C.7.1 main functions

See Section 5.3.

  • select: select desired columns (variables). Useful to avoid unnecessary clutter in your data.
  • filter: filter (keep) only desired rows (observations). In this way we narrowed our example analysis down to just male survivors.
  • arrange: order observations by descending/ascending order by some sort of value, e.g. by age.
  • mutate: compute new variables, or overwrite existing ones.
  • summarize: collapse data down to a small number of summary statistics.

C.7.2 Comparison operators for filtering

See Section

  • ==: equality, as filter(survived == 1)
  • >: greater than, as filter(age > 60)
  • >=: greater than or equal, e.g. filter(age >= 60).
  • <: less than, as filter(age < 60)
  • <=: less than or equal, e.g. filter(age <= 60).
  • !=: not equal. For instance, filter(embarked != "S").
  • %in% c(...): only keep observations where the value is in a given list of values, as filter(embarked %in% c("C", "Q")).
  • &: logical “AND”, as filter(sex == "male" & age >= 20) for adult male
  • |: logical “OR”, as filter(sex == "female" | age <15) for a woman or a child.
  • !: logical “NOT”, as filter(!(sex == "female" | age <15)) for someone who is neither woman nor a child. Note the double parenthesis.

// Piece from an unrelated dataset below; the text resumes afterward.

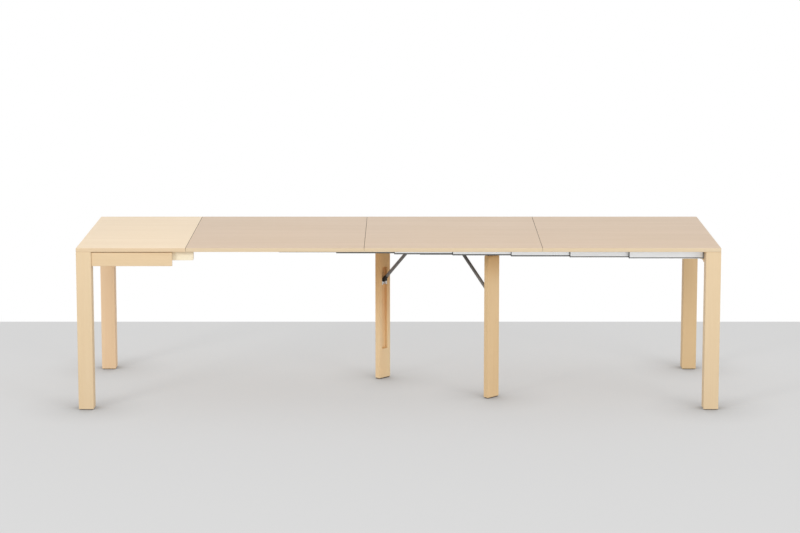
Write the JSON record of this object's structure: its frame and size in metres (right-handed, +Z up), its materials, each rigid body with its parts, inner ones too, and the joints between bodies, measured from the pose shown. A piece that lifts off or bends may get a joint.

C.8 Data cleaning and processing

C.8.1 Converting into different formats

  • as.numeric (harden %>% mutate(FG = as.numeric(FG))) converts a text (character) variable to numbers. If the column is already numeric then it does nothing.
  • as.character (harden %>% mutate(FG = as.numeric(FG))) converts a numeric (or factor) column into a character column. If it is already a text column then nothing happens.

C.8.2 Other

  • separate (harden %>% separate(MP, into=c("min", "sec"), convert=TRUE)) separates a text column into multiple columns based on a separator (default: a non-letter/non-numeric character). See Section 11.5.